Lotions do not leave the residue oils do. Lotions are mostly water, and this is why they absorb quickly (sometimes too quickly for practitioners). You may find yourself going back to your bottle pump and buying gallons of lotion more frequently other massage products. Their makeup is also why they tend to wash out of linens and carpet better than oils. In my section on creams, I will talk a little more about why I like Sacred Earth Botanical’s products so much.
Biotone offers a wide variety of products for massage professionals. Think of a massage gel as a massage product hybrid. It is not quite an oil, but not really a lotion or cream. I found product this worked better for relaxation massage, but it is very usable for deep tissue work.
Years and years ago Pure Pro sent me a 0.3 ounce sample of this oil. It is very light, almost too light at times. I never remember a client complaining about the oily feeling associated with oils. It was economical and a very little went a long way. It has virtually no odor, and washed out of sheets easily. It was nut-free and chemical-free before most other common massage products on the market were.
There are many positive things about using an oil for a massage. Oil warms to your hands and stays warm on the client’s skin. Lotions and creams can cool quickly and leave a client feeling a bit cool on the table. Base, fixed, or carrier oils are great for an aromatherapy massage. Essential oils blend quickly with oils and do not require vigorous mixing like lotions or cremes. Oil will require less applications and a bottle will last a longer than lotion.
What are the negatives regarding oil? Oil has more slip during a massage and this is sometimes a issue with modalities where more drag is desired. Some oils can stain sheets, clothes and carpet. And as I mentioned earlier, clients may dislike the oily feeling on their skin after a massage. Generally the more natural an oil, the more likely it keeps all its wonderful healing properties, including its often undesired oily consistency and odor. If you decide to use oil, ask your clients first.
There are many light oils available which will not leave clients feeling oily.
Fractionated coconut is my favorite oil for a massage. It is not the most natural oil available, but it seems to be the favorite with my clients over the years. It is light, unscented and makes the perfect base for adding essential oils.
Cream or Cremes
When I started practicing Ashiatsu, I needed the long-lasting workability of an oil, but very little slip. I switched to creams for practical reasons.

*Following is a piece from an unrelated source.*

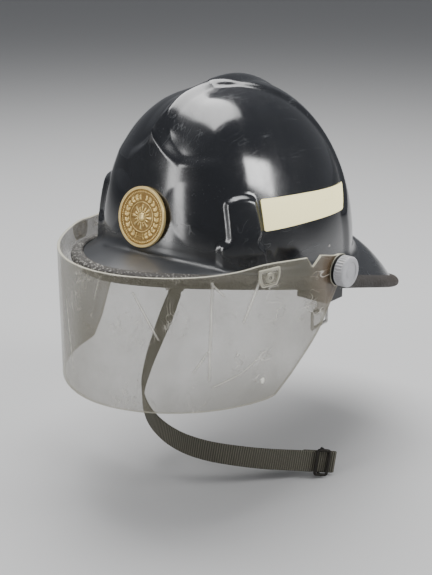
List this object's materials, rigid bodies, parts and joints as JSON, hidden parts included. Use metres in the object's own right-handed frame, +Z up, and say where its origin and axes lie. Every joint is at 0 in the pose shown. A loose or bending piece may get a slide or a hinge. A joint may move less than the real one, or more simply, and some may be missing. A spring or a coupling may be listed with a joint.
{
  "type": "fire helmet",
  "caption": "Moulded fire helmet with a hinged clear face shield, flared rear brim, rubber edge, adjustable headband and chin strap.",
  "frame": {"origin": "middle of the head opening, level with the lowered shield's top edge", "axes": "+Z up, the front faces -Y, the wearer's left is +X"},
  "size_m": [0.269, 0.3827, 0.3592],
  "materials": {
    "shell": "gloss black moulded thermoplastic with fine scuffs",
    "trim": "worn pebbled grey-brown rubber",
    "medallion": "satin gold relief",
    "marking": "pale cream reflective film",
    "bracket": "satin black",
    "clear": "clear polycarbonate with a warm haze and scratches",
    "gasket": "matt black",
    "knob": "matt light grey",
    "steel": "dull plated",
    "foam": "cloth-faced foam",
    "webbing": "cross-ribbed dark olive webbing",
    "cradle": "matt black"
  },
  "bodies": {
    "helmet": {"shell": "shell", "edge_trim": "trim", "medallion": "medallion", "medallion_posts": "steel", "marking_strip_left": "marking", "marking_strip_right": "marking", "pivot_bracket_left": "bracket", "pivot_bracket_right": "bracket", "bracket_screws": "steel", "pivot_stud_left": "steel", "pivot_stud_right": "steel", "pivot_washer_left": "clear", "pivot_washer_right": "clear", "pivot_gasket_left": "gasket", "pivot_gasket_right": "gasket", "impact_liner": "foam", "crown_strap_lower": "webbing", "crown_strap_upper": "webbing", "hanger_clips": "cradle", "headband": "cradle", "headband_studs": "steel", "brow_pad": "foam", "nape_strap": "cradle", "ratchet_housing": "cradle", "strap_anchor_left": "steel", "strap_anchor_right": "steel", "anchor_rivets": "steel", "strap_ring_right": "steel", "chin_strap": "webbing"},
    "shield": {"face_shield": "clear", "shield_bumper_left": "clear", "shield_bumper_right": "clear"},
    "knob_left": {"knob_left": "knob"},
    "knob_right": {"knob_right": "knob"},
    "ratchet_knob": {"ratchet_knob": "cradle"},
    "ring_left": {"strap_ring_left": "steel"},
    "slide": {"strap_slide": "steel"}
  },
  "joints": [
    {"name": "shield_raise", "type": "hinge", "parent": "helmet", "child": "shield", "pos_m": [0, -0.0195, -0.0177], "axis": [-1, 0, 0], "range_deg": [0, 90]},
    {"name": "knob_left_turn", "type": "hinge", "parent": "helmet", "child": "knob_left", "pos_m": [0.12565, -0.0195, -0.0177], "axis": [1, 0, 0], "range_deg": [0, 180]},
    {"name": "knob_right_turn", "type": "hinge", "parent": "helmet", "child": "knob_right", "pos_m": [-0.12565, -0.0195, -0.0177], "axis": [-1, 0, 0], "range_deg": [0, 180]},
    {"name": "ratchet_turn", "type": "hinge", "parent": "helmet", "child": "ratchet_knob", "pos_m": [0, 0.1052, -0.05], "axis": [0, 1, 0], "continuous": true},
    {"name": "ring_left_swing", "type": "hinge", "parent": "helmet", "child": "ring_left", "pos_m": [0.08596, 0.0079, -0.06975], "axis": [-0.0862, 0.9963, 0], "range_deg": [-75, 75]},
    {"name": "slide_along_strap", "type": "slide", "parent": "helmet", "child": "slide", "axis": [0.5831, 0.7924, -0.1794], "range_m": [-0.012, 0.004]}
  ]
}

I have tried and loved many of Bon Vital’s products. This one is my favorite. It is a jojoba and aloe-based cream with no odor, great consistency, organic ingredients and works well with most modalities. Clients like creams because they absorb like a lotion and provide a luxurious feeling. This is a wonderful product.
Five years ago a colleague here in Iowa (she owned a massage supply store) recommended Sacred Earth Botanicals to me. She was kind enough to give me a sample, and I was hooked after the first time I used it.
Hands down, it is the best massage product I have ever used. It is thick (not quite as thick as a butter) and has a pleasant, but natural scent. I love the smooth glide and long-lasting workability. My sheets also look great! It is hypo-allergenic and vegan; it can please the toughest crowd. The company seems to strive for greenness and honesty. It is not the cheapest product out there, but certainly worth the extra money in my opinion.